Peake cites initiatives such as T-levels, apprenticeships, greater opportunities for work experience and University Technical Colleges as positive examples of the connections between education and industry delivering better results from working together.

“There’s always room to do better. It is a case of looking at what is working and doing more of it,” he says.

“Industry has to be innovative, adaptable and fast-paced, and we don’t want to slow it down. But you can’t expect the education sector to be bouncing around at the same pace in terms of the curriculum. It is up to the bigger companies to run apprenticeships and programmes that will upskill younger graduates coming out of [education].

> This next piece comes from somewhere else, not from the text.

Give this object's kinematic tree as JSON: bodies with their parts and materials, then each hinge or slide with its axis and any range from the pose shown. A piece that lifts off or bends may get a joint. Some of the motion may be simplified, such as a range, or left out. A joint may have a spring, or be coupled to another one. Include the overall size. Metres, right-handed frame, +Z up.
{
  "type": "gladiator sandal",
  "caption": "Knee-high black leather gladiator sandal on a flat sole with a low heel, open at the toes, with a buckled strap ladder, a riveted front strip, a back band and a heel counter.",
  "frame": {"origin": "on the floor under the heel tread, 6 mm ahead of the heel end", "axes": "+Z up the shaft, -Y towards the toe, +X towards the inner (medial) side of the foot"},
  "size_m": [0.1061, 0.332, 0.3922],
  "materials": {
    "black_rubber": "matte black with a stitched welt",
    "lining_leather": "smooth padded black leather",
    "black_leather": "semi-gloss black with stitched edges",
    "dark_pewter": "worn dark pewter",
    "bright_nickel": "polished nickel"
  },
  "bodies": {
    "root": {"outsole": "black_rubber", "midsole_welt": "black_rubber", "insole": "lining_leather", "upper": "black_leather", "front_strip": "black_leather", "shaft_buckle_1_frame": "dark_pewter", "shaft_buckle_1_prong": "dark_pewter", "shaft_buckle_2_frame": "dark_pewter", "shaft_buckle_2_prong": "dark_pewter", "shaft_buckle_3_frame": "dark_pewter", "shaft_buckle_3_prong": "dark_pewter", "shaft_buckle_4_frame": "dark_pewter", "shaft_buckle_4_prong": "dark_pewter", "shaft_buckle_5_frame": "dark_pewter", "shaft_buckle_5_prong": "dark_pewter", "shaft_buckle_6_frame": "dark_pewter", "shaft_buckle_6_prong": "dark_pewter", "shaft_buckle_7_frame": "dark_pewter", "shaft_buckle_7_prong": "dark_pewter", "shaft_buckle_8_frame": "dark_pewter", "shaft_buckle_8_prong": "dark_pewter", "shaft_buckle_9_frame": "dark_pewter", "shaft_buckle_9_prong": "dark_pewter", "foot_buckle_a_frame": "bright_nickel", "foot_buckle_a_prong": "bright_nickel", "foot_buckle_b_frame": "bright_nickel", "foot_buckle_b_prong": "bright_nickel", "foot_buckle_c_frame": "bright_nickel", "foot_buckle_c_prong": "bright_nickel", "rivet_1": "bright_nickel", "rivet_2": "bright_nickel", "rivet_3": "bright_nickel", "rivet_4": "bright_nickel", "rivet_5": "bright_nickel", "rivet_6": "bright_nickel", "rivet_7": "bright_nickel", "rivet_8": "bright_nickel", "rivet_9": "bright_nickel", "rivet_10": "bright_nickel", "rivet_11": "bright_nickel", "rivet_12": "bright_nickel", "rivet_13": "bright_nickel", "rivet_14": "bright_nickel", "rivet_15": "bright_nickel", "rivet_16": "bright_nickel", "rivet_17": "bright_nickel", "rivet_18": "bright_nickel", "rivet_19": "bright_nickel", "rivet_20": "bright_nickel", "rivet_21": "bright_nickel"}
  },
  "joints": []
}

“There will never be a perfect, seamless route from education into industry – that’s a utopia we will not achieve. But what we can do is close the gap and make it less of a rocky road.”

Back into space

Peake hopes his days as an astronaut are not yet over. He’s in touch with the crews training to be the first to return to the moon – Nasa hopes to make the first crewed landing since Apollo 17 in late 2026. While he thinks a moon shot is out of his reach, Peake is hoping to return to space: “I’d like to think I’ve got the opportunity to go back to the ISS within the next couple of years, which is looking really positive at the moment.”

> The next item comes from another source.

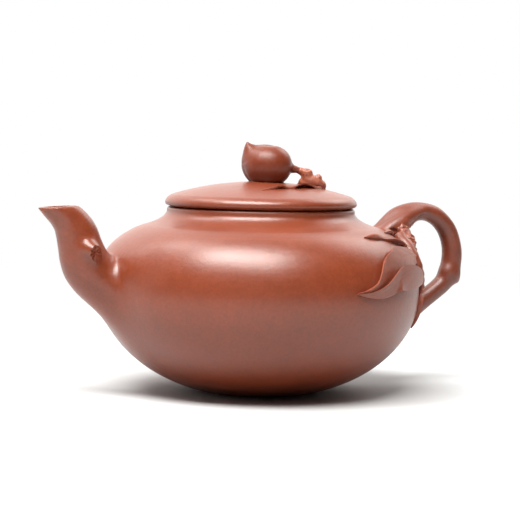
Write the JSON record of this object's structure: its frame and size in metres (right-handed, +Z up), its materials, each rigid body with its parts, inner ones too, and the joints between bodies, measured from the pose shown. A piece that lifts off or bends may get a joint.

For anyone who marvels at space travel, or who has watched clips of humanity’s first forays to the moon, or even just seen the remarkable photography of space-suited astronauts floating above Earth, there is one question it’s almost impossible not to ask when you meet a real-life astronaut.

Tim Peake will be showcasing technologies with space potential at the Future Lab exhibition, where startups will demonstrate innovative products in areas such as drones, robotics, holograms and environmental technologies

It is surely the question Peake is asked more than any other, but he’s gracious enough to answer – and to exhibit more of that lingering excitement – when Computer Weekly asks: So, what’s it like to go into space?

“Two things are pretty special,” he says. “The first is the feeling of weightlessness. You’re very, very aware you’re in a different environment because you’re floating. And everything feels very, very strange and unique.

“But really it’s all about the view. It’s all about looking out the hatch, looking down on planet Earth, and seeing the universe from a completely different perspective. Seeing the planet against the backdrop of the blackness of space is absolutely life-changing. It’s something I wish more people could experience.

“It does make you realise how small the Earth looks from space. We all share the same atmosphere, we all share the same planet, we need to get on and collaborate and work together.”


Tim Peake is an ambassador for Future Lab, and will be appearing at the Goodwood Festival of Speed on 11-14 July 2024.